18 April 2013
A new study has examined the cognitive effects of hormone therapy on memory, language and concentration in menopausal women.
A study, published in the Menopause journal, examined the effects of hormone replacement therapy (HRT) E2D, which used a combination of hormones estradiol and drospirenone to treat women. Early postmenopausal women aged between 49 and 55 who had never used HRT were assessed over a six-month period.
The treatment resulted in significant improvement in menopausal symptoms including hot flushes, night sweats, and sexual function, and it lowered blood pressure and weight in comparison to those who were treated with an identical placebo.
The women also underwent cognitive assessment and were asked to perform mental tasks during a brain-imaging (MRI) scan.
Estradiol, a form of oestrogen combined with drospirenone, a progestin, were found to have no effect on the cognitive performance of early postmenopausal women.
Professor Susan Davis, Director of the Women's Health Research Program in the Monash University School of Public Health and Preventive Medicine, said there had long been debate about the safety of hormone replacement therapies and the potential adverse effects on cognitive function in women.
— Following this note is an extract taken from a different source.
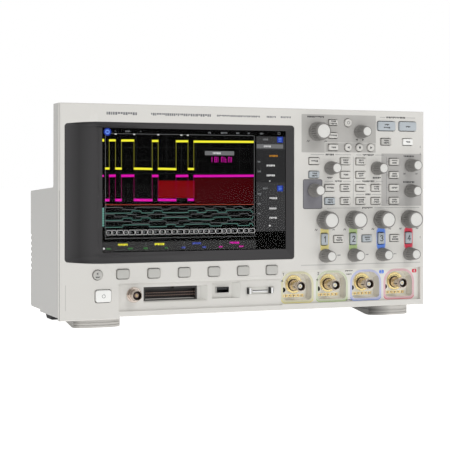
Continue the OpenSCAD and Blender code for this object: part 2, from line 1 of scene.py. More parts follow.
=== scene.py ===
import json
import math
import random
import bpy
import bmesh
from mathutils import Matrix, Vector


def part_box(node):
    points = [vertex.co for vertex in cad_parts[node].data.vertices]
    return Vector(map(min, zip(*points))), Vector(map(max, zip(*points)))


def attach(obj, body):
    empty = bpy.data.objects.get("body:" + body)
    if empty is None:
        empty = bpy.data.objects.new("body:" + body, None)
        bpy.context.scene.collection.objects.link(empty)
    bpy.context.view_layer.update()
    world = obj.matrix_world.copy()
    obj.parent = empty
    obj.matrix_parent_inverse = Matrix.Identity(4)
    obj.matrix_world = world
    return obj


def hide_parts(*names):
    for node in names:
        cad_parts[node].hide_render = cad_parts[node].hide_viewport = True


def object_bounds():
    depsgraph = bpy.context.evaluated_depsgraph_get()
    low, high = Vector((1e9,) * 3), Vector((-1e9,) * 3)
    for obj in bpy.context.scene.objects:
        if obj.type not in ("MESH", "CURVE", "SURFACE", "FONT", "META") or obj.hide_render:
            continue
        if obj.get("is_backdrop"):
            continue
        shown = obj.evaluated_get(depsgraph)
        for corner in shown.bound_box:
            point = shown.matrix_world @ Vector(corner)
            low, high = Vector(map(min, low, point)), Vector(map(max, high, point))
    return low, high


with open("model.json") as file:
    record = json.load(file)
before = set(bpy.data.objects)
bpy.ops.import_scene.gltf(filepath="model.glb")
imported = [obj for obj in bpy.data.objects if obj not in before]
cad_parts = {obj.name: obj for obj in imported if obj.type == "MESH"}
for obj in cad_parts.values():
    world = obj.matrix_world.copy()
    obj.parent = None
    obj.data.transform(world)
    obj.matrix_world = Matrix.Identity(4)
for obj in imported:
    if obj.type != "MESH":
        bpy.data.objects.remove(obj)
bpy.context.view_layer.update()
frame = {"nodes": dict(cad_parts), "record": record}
root = "instrument"
mm = 0.001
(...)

“These findings are reassuring for women,” Professor Davis said.
“We report, for the first time, that drospirenone combined with estradiol has no overall effect on the cognitive performance of postmenopausal women examined over a 26-week period.
“Although hormone replacement therapy is no quick fix to the challenge of menopause, it does show that the E2D treatment can be useful in the overall management of menopause, and without adversely effecting cognitive ability.”
Professor Davis said memory and mood complaints were frequent in women after menopause due to oestrogen deficiency, including a lack of clarity of thought and memory or word-finding difficulties.